The conditions of the experiment are now not thought to have existed on the early earth. HDTKT? They took an “educated” guess from proxy evidence. Additionally, oxygen would have prevented many of the reactions leading to amino acids and would have destroyed many other products. However, without oxygen in the atmosphere, there would have been no ozone layer to protect the products from the destructive effects of ultraviolet rays streaming from the sun. Reaction products that were formed by lightning in the atmosphere would not be favored or exist for long enough to accumulate under such conditions. Water will also prevent or retard these reactions, and it is destructive to many products. Interfering molecules and water would have to be eliminated to create even the simplest peptide, (a short section of a protein consisting of a few amino acids linked together by eliminating one molecule of water for each link). Excess water would result in peptide links falling apart to leave amino acids.
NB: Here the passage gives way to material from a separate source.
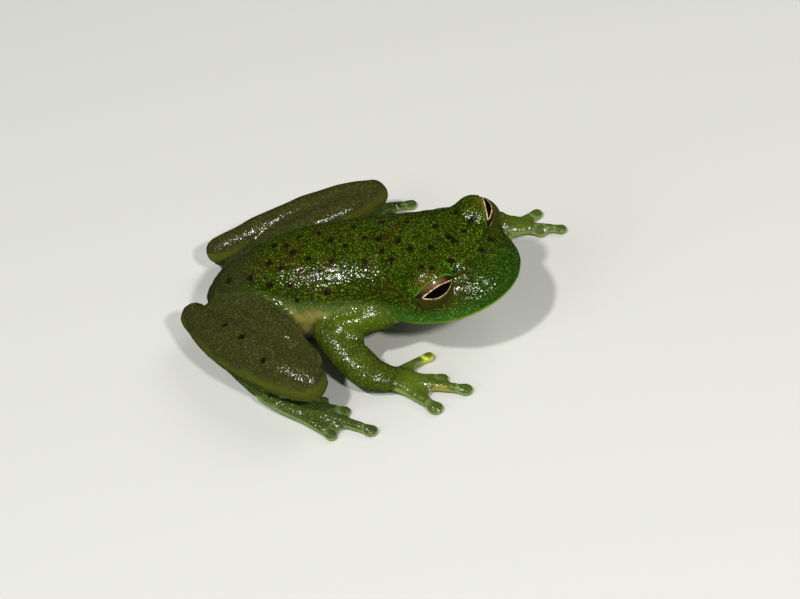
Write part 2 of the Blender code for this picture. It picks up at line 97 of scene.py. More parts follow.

The few amino acids in the experiment were formed as mixtures of right and left handed molecules, but only left handed amino acids are used by living things. Going from a mixture of amino acids in low concentrations in a tar containing many compounds to proteins or larger amino acids is not so evident, nor is it evident that it led to the creation of life. Forming a few amino acids in a tar in a highly controlled experiment does not point to an accidental, spontaneous creation of life or molecular evolution. If anything, it points to a designer, not the opposite. It is a leap of faith and thus not science. It is philosophy, opinion or religion, not science based on facts.
The encouraging thing about origin of life studies is that there are still multiple schools of thought, which is a healthy situation in theoretical science. A lot of work is being done to try to determine the best solution to the problem, but the search is far from over. Even if we can discover A route from dead chemicals to living systems, we will never know if it is THE way it occurred. It is a one-time event that cannot be fully understood by science because Science is only concerned with predictable, repeatable and measurable aspects of the universe with which we can or could conceivably interact.
[1] Image from Wikipedia “Cyanobacteria” used under the Creative Commons Attribution-Share Alike 3.0 Unported license, User:Kelvinsong/Great board of biology
[2] Robert Shapiro, Planetary Dreams, John Wiley and Sons, Inc., 1999
[3] Urey-Miller experiment or simply Miller experiment by Stanley L. Miller directed by Harold C. Urey in 1953.